I have downloaded the BLLIP corpus and would like to import it to NLTK. One way that I have found for doing this is described in the answer of the question How to read corpus of parsed sentences using NLTK in python?. In that answer they are doing it for one data file. I want to do it for a collection of them.
The BLLIP corpus comes as a collection of a few million files, each of which containing a couple of parsed sentences or so. The main folder that contains the data is named bllip_87_89_wsj
and it contains 3 subfolders, 1987
, 1988
, 1989
(one for each year). In subfolder 1987
you have sub-subfolders each containing a number of files corresponding to parsed sentences. A sub-subfolder is named something like w7_001
(for folder 1987
) and the file names are w7_001.000
, w7_001.001
and so on and so forth.
With all this at hand, my task is the following: Read all files sequentially using NLTK parsers. Then, convert the corpus to a list of lists, where each sublist is a sentence.
The second part is easy, its done with the command corpus_name.sents()
. It is the first part of the task that I don't know how to approach.

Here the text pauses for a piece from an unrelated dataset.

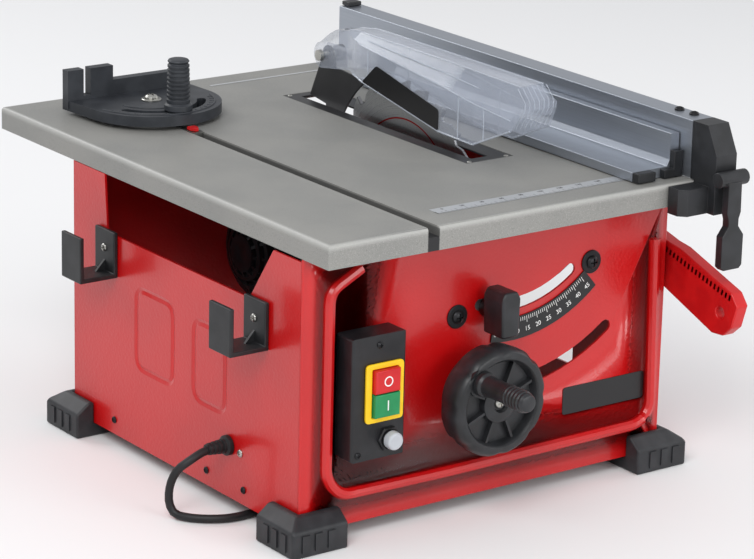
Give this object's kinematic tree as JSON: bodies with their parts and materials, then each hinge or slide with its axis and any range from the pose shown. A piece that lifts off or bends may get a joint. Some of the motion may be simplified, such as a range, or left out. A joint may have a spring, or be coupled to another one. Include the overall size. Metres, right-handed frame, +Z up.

All suggestions are welcome. I would also especially welcome suggestions that propose alternative, more efficient, approaches to the one I have in mind.
UPDATE:
The parsed sentences of the BLLIP corpus are of the following form:
(S (NP (DT the) (JJ little) (NN dog)) (VP (VBD barked)))
In a number of sentences there is a syntactic category of the form (-NONE- *-0)
so when I read the corpus *-0
is considered a word. Is there a way to ignore the syntactic category -NONE-
. For example, if I had the sentence
(S (NP-SBJ (-NONE- *-0))
(VP (TO to)
(VP (VB sell)
(NP (NP (PRP$#0 its) (NN TV) (NN station))
(NN advertising)
(NN representation)
(NN operation)
(CC and)
(NN program)
(NN production)
(NN unit))
I would like it to become:
to sell its TV station advertising representation operation and program production unit
and NOT
*-0 to sell its TV station advertising representation operation and program production unit
which it is currently.